:: WHAT YOU HAVE TO DO ::
Will you give the material below again, every line exactly as it is?

:: DATA SEGMENT ::
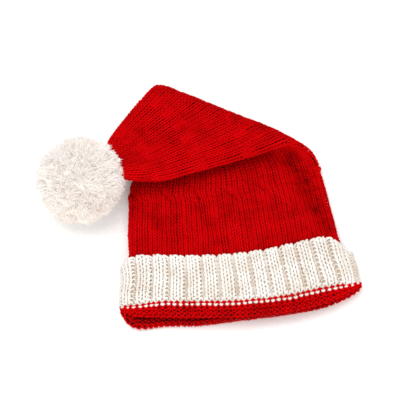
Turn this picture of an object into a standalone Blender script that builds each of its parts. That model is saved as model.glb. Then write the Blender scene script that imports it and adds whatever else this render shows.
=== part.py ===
# Knitted santa hat lying on its back: red bag, white ribbed turn-up and yarn pompom.
# Metres, floor at height 0, +Y from the mouth towards the fold, +X to the wearer's left, +Z up.
import math
import random
from collections import namedtuple

import bmesh
import bpy
from mathutils import Vector

MM = 0.001

# Named sizes of the real hat
HALF_WIDTH = 103 * MM
HAT_LENGTH = 351 * MM
BODY_DEPTH = 26 * MM
EDGE_DEPTH = 12 * MM
CROWN_WALL = 3.2 * MM
CUFF_WALL = 3.0 * MM
CUFF_GAP = 1.3 * MM
CLEARANCE = 0.4 * MM
SAG = 14.5 * MM
REST_AT = 95 * MM

# The turn-up round the mouth
CUFF_HEIGHT = 54 * MM
CUFF_RIBS = 28
RIB_DEPTH = 1.4 * MM
RIB_SCALLOP = 1.5 * MM
RIB_PHASE = 0.255
CUFF_STAND = 4.0 * MM
CUFF_CORNER_DROP = 5.0 * MM
HEM_LIP = 10.4 * MM
HEM_CLEARANCE = 2.0 * MM

# The diagonal fold of the top over the front
FOLD_AT = 206.5 * MM
FOLD_TILT = math.radians(-32.0)
FOLD_RADIUS = 11 * MM
FOLD_RADIUS_MORE = 3 * MM
FOLD_MIDDLE = 7.5 * MM
TAIL_RISE = 9 * MM

# The pompom on the tip
POMPOM_CENTRE = Vector((-143.4 * MM, 35.5 * MM, 39.5 * MM))
POMPOM_RADII = (43.0 * MM, 42.0 * MM, 40.5 * MM)
POMPOM_LOCK = 7.0 * MM
LOCKS_ACROSS = 4
LOCK_PARTING = 1.3 * MM
LOCK_UNEVEN = 0.055

# Shape of the section: how square its ends are and how much of its underside lies flat
SQUARENESS = 3.0
UNDERSIDE_FLAT = 1.25
AROUND = 48

# One row per section of the unfolded hat, from the mouth to the tip. "along" is a share of HAT_LENGTH,
# "left" and "right" are shares of HALF_WIDTH, "depth" of BODY_DEPTH, "edge" of EDGE_DEPTH, "lift" of the
# cuff's thickness below the bag, "sag" of SAG, and "belly", how far the back swells, of BODY_DEPTH.
Section = namedtuple("Section", "along left right depth edge lift sag belly")
SECTIONS = [
    Section(0.000, 1.100, 1.100, 0.84, 0.98, 1.0, 1.00, 0.00),
    Section(0.050, 1.085, 1.085, 0.88, 1.01, 1.0, 1.00, 0.00),
    Section(0.100, 1.040, 1.040, 0.95, 1.05, 1.0, 1.00, 0.00),
    Section(0.165, 1.005, 0.997, 1.00, 1.05, 1.0, 1.00, 0.00),
    Section(0.225, 0.995, 0.987, 0.96, 1.00, 0.0, 1.00, 0.00),
    Section(0.250, 0.985, 0.977, 0.93, 1.00, 0.0, 1.00, 0.00),
    Section(0.300, 0.960, 0.962, 0.86, 1.00, 0.0, 1.05, 0.00),
    Section(0.360, 0.935, 0.940, 0.78, 1.00, 0.0, 1.05, 0.00),
    Section(0.405, 0.905, 0.918, 0.72, 1.00, 0.0, 1.05, 0.00),
    Section(0.430, 0.880, 0.885, 0.68, 1.00, 0.0, 1.05, 0.00),
    Section(0.480, 0.805, 0.805, 0.62, 1.00, 0.0, 1.00, 0.00),
    Section(0.520, 0.750, 0.750, 0.60, 1.00, 0.0, 1.00, 0.00),
    Section(0.585, 0.655, 0.690, 0.58, 1.00, 0.0, 0.90, 0.00),
    Section(0.650, 0.560, 0.625, 0.58, 1.00, 0.0, 0.80, 0.05),
    Section(0.720, 0.475, 0.545, 0.58, 1.00, 0.0, 0.70, 0.12),
    Section(0.775, 0.410, 0.480, 0.58, 1.00, 0.0, 0.60, 0.14),
    Section(0.830, 0.335, 0.400, 0.60, 1.05, 0.0, 0.45, 0.10),
    Section(0.880, 0.260, 0.300, 0.62, 1.15, 0.0, 0.35, 0.04),
    Section(0.930, 0.175, 0.210, 0.60, 1.15, 0.0, 0.20, 0.00),
    Section(0.970, 0.130, 0.145, 0.55, 1.10, 0.0, 0.10, 0.00),
    Section(1.000, 0.085, 0.085, 0.45, 1.00, 0.0, 0.00, 0.00),
]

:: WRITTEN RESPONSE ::
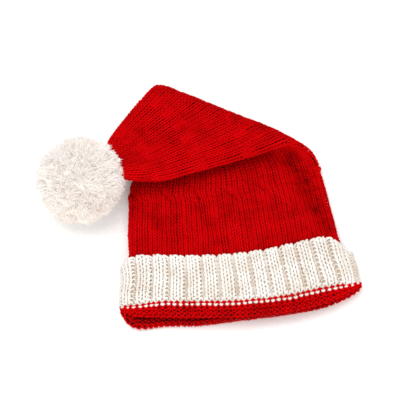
Turn this picture of an object into a standalone Blender script that builds each of its parts. That model is saved as model.glb. Then write the Blender scene script that imports it and adds whatever else this render shows.
=== part.py ===
# Knitted santa hat lying on its back: red bag, white ribbed turn-up and yarn pompom.
# Metres, floor at height 0, +Y from the mouth towards the fold, +X to the wearer's left, +Z up.
import math
import random
from collections import namedtuple

import bmesh
import bpy
from mathutils import Vector

MM = 0.001

# Named sizes of the real hat
HALF_WIDTH = 103 * MM
HAT_LENGTH = 351 * MM
BODY_DEPTH = 26 * MM
EDGE_DEPTH = 12 * MM
CROWN_WALL = 3.2 * MM
CUFF_WALL = 3.0 * MM
CUFF_GAP = 1.3 * MM
CLEARANCE = 0.4 * MM
SAG = 14.5 * MM
REST_AT = 95 * MM

# The turn-up round the mouth
CUFF_HEIGHT = 54 * MM
CUFF_RIBS = 28
RIB_DEPTH = 1.4 * MM
RIB_SCALLOP = 1.5 * MM
RIB_PHASE = 0.255
CUFF_STAND = 4.0 * MM
CUFF_CORNER_DROP = 5.0 * MM
HEM_LIP = 10.4 * MM
HEM_CLEARANCE = 2.0 * MM

# The diagonal fold of the top over the front
FOLD_AT = 206.5 * MM
FOLD_TILT = math.radians(-32.0)
FOLD_RADIUS = 11 * MM
FOLD_RADIUS_MORE = 3 * MM
FOLD_MIDDLE = 7.5 * MM
TAIL_RISE = 9 * MM

# The pompom on the tip
POMPOM_CENTRE = Vector((-143.4 * MM, 35.5 * MM, 39.5 * MM))
POMPOM_RADII = (43.0 * MM, 42.0 * MM, 40.5 * MM)
POMPOM_LOCK = 7.0 * MM
LOCKS_ACROSS = 4
LOCK_PARTING = 1.3 * MM
LOCK_UNEVEN = 0.055

# Shape of the section: how square its ends are and how much of its underside lies flat
SQUARENESS = 3.0
UNDERSIDE_FLAT = 1.25
AROUND = 48

# One row per section of the unfolded hat, from the mouth to the tip. "along" is a share of HAT_LENGTH,
# "left" and "right" are shares of HALF_WIDTH, "depth" of BODY_DEPTH, "edge" of EDGE_DEPTH, "lift" of the
# cuff's thickness below the bag, "sag" of SAG, and "belly", how far the back swells, of BODY_DEPTH.
Section = namedtuple("Section", "along left right depth edge lift sag belly")
SECTIONS = [
    Section(0.000, 1.100, 1.100, 0.84, 0.98, 1.0, 1.00, 0.00),
    Section(0.050, 1.085, 1.085, 0.88, 1.01, 1.0, 1.00, 0.00),
    Section(0.100, 1.040, 1.040, 0.95, 1.05, 1.0, 1.00, 0.00),
    Section(0.165, 1.005, 0.997, 1.00, 1.05, 1.0, 1.00, 0.00),
    Section(0.225, 0.995, 0.987, 0.96, 1.00, 0.0, 1.00, 0.00),
    Section(0.250, 0.985, 0.977, 0.93, 1.00, 0.0, 1.00, 0.00),
    Section(0.300, 0.960, 0.962, 0.86, 1.00, 0.0, 1.05, 0.00),
    Section(0.360, 0.935, 0.940, 0.78, 1.00, 0.0, 1.05, 0.00),
    Section(0.405, 0.905, 0.918, 0.72, 1.00, 0.0, 1.05, 0.00),
    Section(0.430, 0.880, 0.885, 0.68, 1.00, 0.0, 1.05, 0.00),
    Section(0.480, 0.805, 0.805, 0.62, 1.00, 0.0, 1.00, 0.00),
    Section(0.520, 0.750, 0.750, 0.60, 1.00, 0.0, 1.00, 0.00),
    Section(0.585, 0.655, 0.690, 0.58, 1.00, 0.0, 0.90, 0.00),
    Section(0.650, 0.560, 0.625, 0.58, 1.00, 0.0, 0.80, 0.05),
    Section(0.720, 0.475, 0.545, 0.58, 1.00, 0.0, 0.70, 0.12),
    Section(0.775, 0.410, 0.480, 0.58, 1.00, 0.0, 0.60, 0.14),
    Section(0.830, 0.335, 0.400, 0.60, 1.05, 0.0, 0.45, 0.10),
    Section(0.880, 0.260, 0.300, 0.62, 1.15, 0.0, 0.35, 0.04),
    Section(0.930, 0.175, 0.210, 0.60, 1.15, 0.0, 0.20, 0.00),
    Section(0.970, 0.130, 0.145, 0.55, 1.10, 0.0, 0.10, 0.00),
    Section(1.000, 0.085, 0.085, 0.45, 1.00, 0.0, 0.00, 0.00),
]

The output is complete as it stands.